Dans environ 70 % des cas, une allocation de paternité est octroyée à la naissance ; tel est le résultat d’une première évaluation de l’Office fédéral des assurances sociales (OFAS). Les pères pouvant prendre leur congé dans les six mois qui suivent la naissance, les données sont disponibles en décalage par rapport aux chiffres du congé de maternité.

Auf einen Blick

  • Des données statistiques fiables sont disponibles pour la première fois sur le congé de paternité.
  • Sur l’ensemble des naissances au premier trimestre 2021, une allocation de paternité a été octroyée dans 70 % des cas.
  • Le congé pouvant être pris jusqu’à six mois après la naissance, les chiffres apparaissent plus tard dans les statistiques que pour le congé de maternité.

En Suisse, depuis début 2021, les pères salariés ont droit à deux semaines de congé payé, soit à quatorze indemnités journalières pour dix jours. Comme pour le congé de maternité, l’allocation se monte à 80 % du revenu de l’activité lucrative obtenu avant la naissance de l’enfant, mais au maximum à 196 francs par jour. Le congé est financé par le régime des allocations pour perte de gain (APG). Il pourra être pris en bloc ou sous forme de jours isolés dans les six mois suivant la naissance de l’enfant.

Cela fait un an et demi que le congé de paternité est en vigueur et la question se pose : combien de pères font valoir ce droit ?

Ce printemps, plusieurs médias rapportaient que moins de la moitié des hommes devenus pères prenait leur congé de paternité. Les publications se basaient alors sur le nombre d’allocations de paternité versées en 2021 par rapport au nombre de naissances cette même année. Cette méthode de calcul n’est toutefois pas probante.

Un taux de 70 %

Statistiquement, il est impératif de se limiter aux naissances survenues entre janvier et mars 2021 (premier trimestre) et de considérer les versements jusqu’à fin mai 2022 : le décalage entre la naissance et le paiement des indemnités est ainsi suffisant pour avancer des conclusions fiables. En effet, plusieurs mois peuvent séparer les deux événements.

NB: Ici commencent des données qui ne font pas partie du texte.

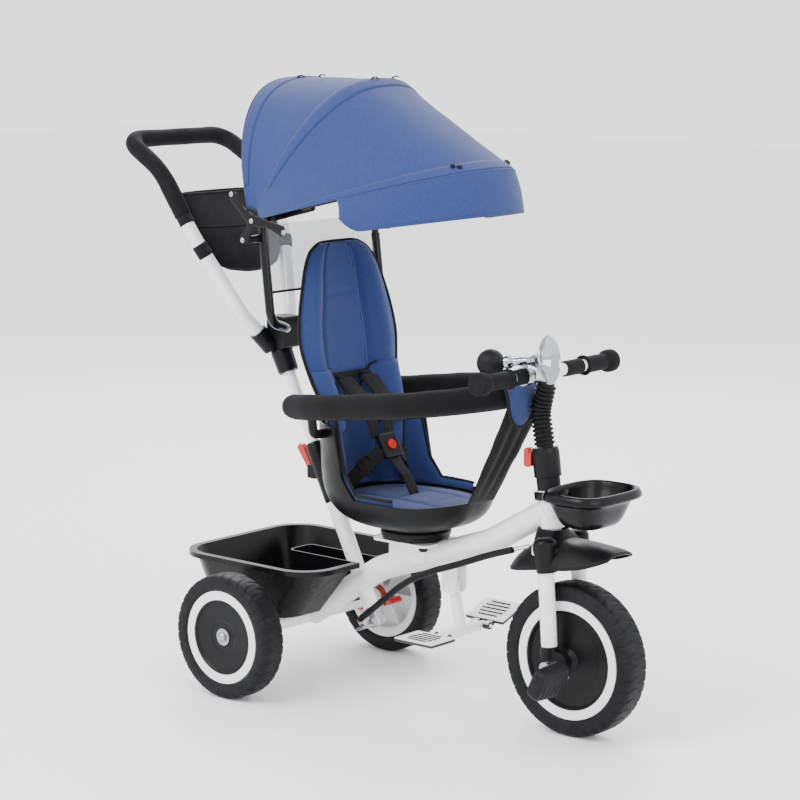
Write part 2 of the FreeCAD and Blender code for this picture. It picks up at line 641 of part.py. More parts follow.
def make_column():
    low = post_point(POST_BOTTOM_Z - 32)
    high = post_point(COLLAR_TOP_Z - 14)
    tube = sleeve(low, high, COLUMN_R, STEM_R + CLEAR)
    arm_low = post_point(POST_BOTTOM_Z - 30)
    arm_high = post_point(POST_BOTTOM_Z - 18)
    hub = sleeve(arm_low, arm_high, COLUMN_R + 5, COLUMN_R)
    arm = slab(V(-11, ROD_Y - 8, ARM_PLATE_LOW), V(8, -COLUMN_R - 2, ARM_PLATE_TOP), 2, LEFT)
    arm.Placement = FreeCAD.Placement(arm_low, FreeCAD.Rotation(UP, POST_AXIS))
    keep("column_tube", fused([tube, hub, arm]))
    start = post_point(POST_TOP_Z + CLEAR)
    top = post_point(COLLAR_TOP_Z)
    axis = unit(top - start)
    length = (top - start).Length
    inner_top = (high - start).Length
    collar = turned([(COLUMN_R, 0), (POST_R + 0.6, 0), (POST_R + 2, 6), (POST_R + 2, length - 14), (15, length - 4),
                     (13.5, length), (STEM_R + CLEAR, length), (STEM_R + CLEAR, inner_top), (COLUMN_R, inner_top)],
                    start, axis)
    pivot = post_point(LEVER_PIVOT_Z)
    lugs = []
    for side in (-1, 1):
        y_low = min(side * 5.5, side * 9.5)
        lugs.append(slab(V(pivot.x - LEVER_REACH - 7, y_low, pivot.z - 12),
                         V(pivot.x - 8, y_low + 4, pivot.z + 12), 5, LEFT))
    core = rod(post_point(300), post_point(440), COLUMN_R + 1)
    lever_pivot = V(pivot.x - LEVER_REACH, 0, pivot.z)
    lug_pin = rod(lever_pivot - LEFT * 5.5, lever_pivot + LEFT * 5.5, 2.5)
    keep("column_collar", fused([collar] + [lug.cut(core) for lug in lugs] + [lug_pin]))
    cam = rod(lever_pivot - LEFT * 5.2, lever_pivot + LEFT * 5.2, 5.5)
    grip_top = post_point(418) - FORWARD * (LEVER_REACH + 4)
    grip = prism_y([(lever_pivot.x - 5.2, lever_pivot.z - 2), (lever_pivot.x + 2, lever_pivot.z + 5),
                    (grip_top.x + 3, grip_top.z), (grip_top.x - 3, grip_top.z + 2),
                    (grip_top.x - 9, grip_top.z - 6)], 5.2)
    lever = cam.fuse(grip).cut(rod(lever_pivot - LEFT * 8, lever_pivot + LEFT * 8, 2.5 + RUN))
    lever = lever.cut(rod(post_point(300), post_point(440), POST_R + 2 + CLEAR))
    keep("clamp_lever", lever.removeSplitter())


HANDLE_ROUTE = [
    V(-88, 24, 600),
    V(-112, 62, 652),
    V(-180, 118, 795),
    V(-248, 127, 905),
    V(HANDLE_X, HANDLE_HALF_WIDTH, HANDLE_Z),
]
HANDLE_BENDS = [60, 180, 120]
FOAM_START = 0.28           # share of the third run where the foam begins
HANDLE_CORNER = 34.0


def handle_loop(radius, start_share=None):
    left = list(HANDLE_ROUTE)
    bends = list(HANDLE_BENDS)
    if start_share is not None:
        left = [left[2] + (left[3] - left[2]) * start_share] + left[3:]
        bends = bends[2:]
    right = [V(p.x, -p.y, p.z) for p in reversed(left)]
    return bar(left + right, radius, bends + [HANDLE_CORNER] * 2 + bends[::-1])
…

En Suisse, 21 516 naissances vivantes ont été dénombrées au premier trimestre 2021. Les naissances multiples n’ont été comptabilisées qu’une fois puisqu’elles ne donnent droit qu’à une seule prestation. Jusqu’à la fin juin 2021, une allocation de paternité a été versée dans 36 % des cas (voir graphique). Ce taux grimpe à 69 % un an plus tard (fin mai 2022) et se stabilisera vraisemblablement aux alentours de 70 %.

Pour l’heure, nous disposons donc de valeurs fiables près de quinze mois après la naissance. Il ne sera toutefois possible d’émettre des extrapolations ou des estimations consolidées que d’ici quelques années, lorsque nous aurons collecté plus de chiffres.

À titre de comparaison, dans le cas du congé de maternité, les valeurs définitives sont déjà disponibles après environ neuf mois, constat reposant également sur la longue expérience avec cette prestation. Pour les naissances advenues au premier trimestre 2021 par exemple, le taux atteint 77 % début 2022. L’anticipation du versement par rapport au congé de paternité s’explique pour une autre raison : les mères prennent leur congé immédiatement après l’accouchement. Et aucun doute n’est permis quant à l’identité de la mère.

Congé morcelé

À l’inverse, les pères ont une demi-année pour poser leur congé. Et ils exploitent largement cette marge de manœuvre : 36 % des hommes dont l’enfant est né au premier trimestre prennent leur congé de façon morcelée, par blocs d’une semaine ou en prenant des jours isolées.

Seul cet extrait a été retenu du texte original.